Salome, Op. 54, is an opera in one act by Richard Strauss to a German libretto by the composer, based on Hedwig Lachmann's German translation of the French play Salomé by Oscar Wilde. Strauss dedicated the opera to his friend Sir Edgar Speyer.

The opera is famous (at the time of its premiere, infamous) for its "Dance of the Seven Veils". The final scene is frequently heard as a concert-piece for dramatic sopranos.

Oscar Wilde originally wrote his Salomé in French. Strauss saw the play in Lachmann's version and immediately set to work on an opera. The play's formal structure was well-suited to musical adaptation. Wilde himself described Salomé as containing "refrains whose recurring motifs make it so like a piece of music and bind it together as a ballad".

Strauss composed the opera to a German libretto, and that is the version that has become widely known. In 1907, Strauss made an alternate version in French (the language of the original Oscar Wilde play), which was used by Mary Garden, the world's most famous proponent of the role, when she sang the opera in New York, Chicago, Milwaukee, Paris, and other cities. Marjorie Lawrence sang the role both in French (for Paris) and in German (for the Metropolitan Opera, New York) in the 1930s. The French version is much less well known today, although it was revived in Lyon in 1990, and recorded by Kent Nagano with Karen Huffstodt in the title role and José van Dam as Jochanaan. In 2011, the French version was staged by Liège Opera, starring June Anderson.

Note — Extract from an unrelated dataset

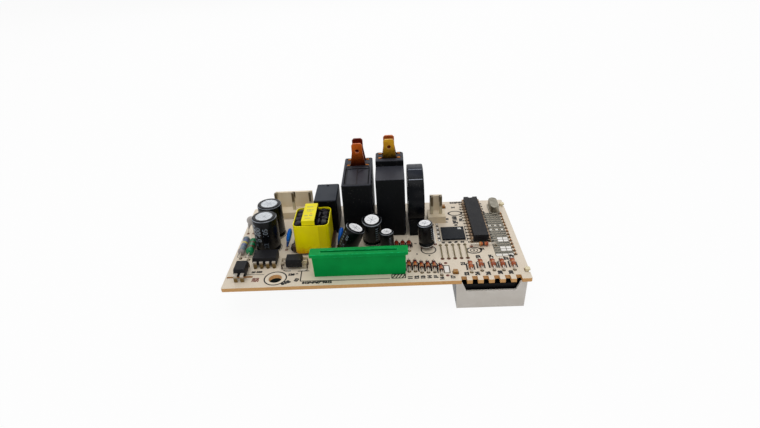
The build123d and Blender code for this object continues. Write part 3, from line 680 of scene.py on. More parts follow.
def collect(bm, part, place=Matrix.Identity(4)):
    """Adds a part's mesh to a piece, at its place."""
    bmesh.ops.transform(part, matrix=place, verts=part.verts)
    carrier = bpy.data.meshes.new("carrier")
    part.to_mesh(carrier)
    part.free()
    bm.from_mesh(carrier)
    bpy.data.meshes.remove(carrier)


def turned(profile, steps=32, bands=()):
    """Turns a profile of (radius, height) in millimetres about Z. Bands are (low, high, finish)."""
    part = bmesh.new()
    line = [part.verts.new((radius * MM, 0, height * MM)) for radius, height in profile]
    edges = [part.edges.new(pair) for pair in zip(line, line[1:])]
    bmesh.ops.spin(part, geom=line + edges, cent=(0, 0, 0), axis=(0, 0, 1), angle=tau, steps=steps,
                   use_merge=True)
    bmesh.ops.remove_doubles(part, verts=part.verts, dist=SAME_PLACE)
    for face in part.faces:
        height = face.calc_center_median().z / MM
        for low, high, slot in bands:
            if low < height < high:
                face.material_index = slot
    return part


sample = turned([(1, 0), (2, 0), (2, 1), (1, 1), (1, 0)])
print("a turned ring has faces:", len(sample.faces))
sample.free()

# %% [markdown]
# ### Holes
# Each lead needs a hole, and it is easiest to note the hole where the lead is made. The holes themselves are
# made at the end, from these notes.

# %% Notes of the holes
holes = []


def hole(x, y, across=1.25, finish_slot=0):
    """Notes a lead's hole: its place, the width of its brown rim, and the rim's finish."""
    holes.append((x, y, across, finish_slot))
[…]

The combination of the Christian biblical theme, the erotic and the murderous, which so attracted Wilde to the tale, shocked opera audiences from its first appearance. Some of the original performers were very reluctant to handle the material as written and the Salome, Marie Wittich, "refused to perform the 'Dance of the Seven Veils'", thus creating a situation where a dancer stood in for her. This precedent has been largely followed, one early notable exception being that of Aino Ackté, whom Strauss himself dubbed "the one and only Salome".